How to Pay Advance Tax?

The Advance tax can be paid both online or offline. For offline you need to fill Challan 280 and deposit the money along with the Challan to the approved bank branches.

For online mode you can look into the post below.

Help with Online Payment: Use Challan 280 to Pay Self Assessment Tax Online

The only difference is you will need to select (100) ADVANCE TAX Option instead of (300) SELF ASSESSMENT TAX option in Challan 280. Rest everything remains the same.

select (100) ADVANCE TAX Option instead of (300) SELF ASSESSMENT TAX

select (100) ADVANCE TAX Option instead of (300) SELF ASSESSMENT TAX

Penalty for not Paying Advance Tax?

In case you do not pay Advance Tax as per above schedule you will need to pay penalty of 1% simple interest for every month of delay u/s 234(C). Let us understand this by an example:

Assume that your total tax liability for the financial year 2016-17 is Rs 1 Lakh. So as per above schedule you will need to pay

  1. Ra 15,000 (15% of Rs 1 Lakh) by June 15, 2016
  2. Rs 45,000 (45% of Rs 1 Lakh) by September 15, 2016 [45% includes 15% of June and 30% of September installment]
  3. Rs 75,000 (75% of Rs 1 Lakh) by December 15, 2016
  4. Rs 1,00,000 (100% of Rs 1 Lakh) by March 15, 2017

Now in case you miss the first installment, you will need to pay a penalty of Rs 150 (1% of Rs 15,000) for every month of delay.

Case 1:

You did not pay in June but paid entire Rs 45,000 on September 15. In this case you will need to pay penalty of Rs 450 (1% of Rs 15,000 X 3 months).

Case 2:

You did not pay anything in June, September and December and made all the payment in March. In this case you will need to pay the penalty as follows:

  • For June installment: Delay of 9 months = 1% of 15,000 X 9 = Rs 1,350
  • For September installment: Delay of 6 months = 1% of (45,000 – 15,000) X 6 = Rs 1,800
  • For December installment: Delay of 3 months = 1% of (75,000 – 45,000) X 3 = Rs 900
  • Total Penalty u/s 234(C) = Rs 1,350 + 1,800 + 900 = Rs 4,050

You can deposit this amount with the final tax installment. So instead of Rs 1 lakh you need to pay additional Rs 4,050 as penalty for not paying advance tax on time. The tax liability has increased by 4%!
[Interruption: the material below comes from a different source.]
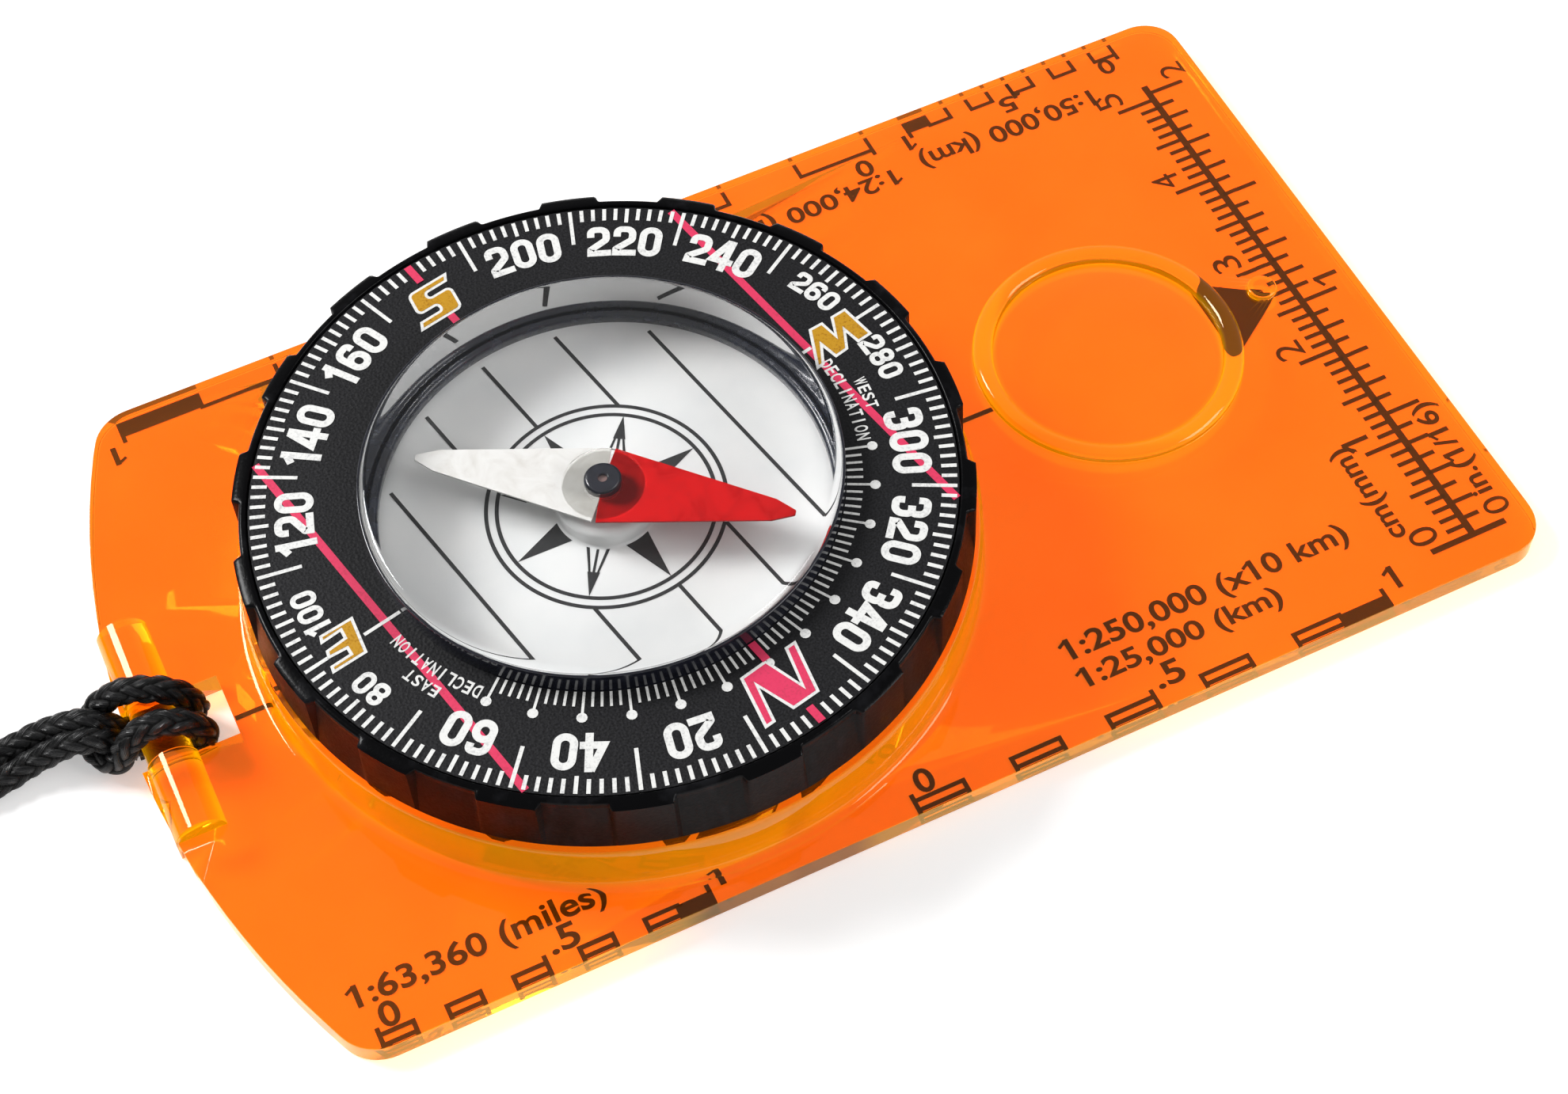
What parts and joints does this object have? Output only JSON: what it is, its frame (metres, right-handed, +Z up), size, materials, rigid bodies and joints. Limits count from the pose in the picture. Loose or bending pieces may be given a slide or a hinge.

What if the Estimated Income Changes after First Installment?

It may so happen that the estimated income for the financial year changed after you paid the first installment in June. The income may increase or decrease. You can adjust the same in the next installment to be paid in September, which has to be 45% of the new tax liability (in sync with the changed income).

To Conclude:

You should calculate your Tax liability for the year and check if you have complied with the Advance Tax installments. In case you do not do so you need to pay penalty of 1% per month for every month of delay which can increase total tax liability by up to 4% (as in the example above). Salaried tax payers should also keep watch on income from other sources and comply with Advance tax payment.

Have you paid your Advance Tax?

2 thoughts on “Advance Tax: How to Pay |Due Dates and more…

  1. ========================================
    Assume that your total tax liability for the financial year 2015-16 is Rs 1 Lakh. So as per above schedule you will need to pay

    Rs 30,000 (30% of Rs 1 Lakh) by September 15, 2015
    Rs 60,000 (60% of Rs 1 Lakh) by December 15, 2015
    Rs 30,000 (30% of Rs 1 Lakh) by March 15, 2016
    =======================================

    This looks incorrect since it adds to 120,000.
    I believe you have to pay 30k by Sept 15, another 30k by Dec 15 and rest 40k on March 15.

    • Thank you for pointing this. There was typo. Have corrected it now. It should have been Rs 1,00,000 (100% of Rs 1 Lakh) by March 15, 2016

      Your understanding it correct. What I have written is the cumulative tax to be paid at each deadline.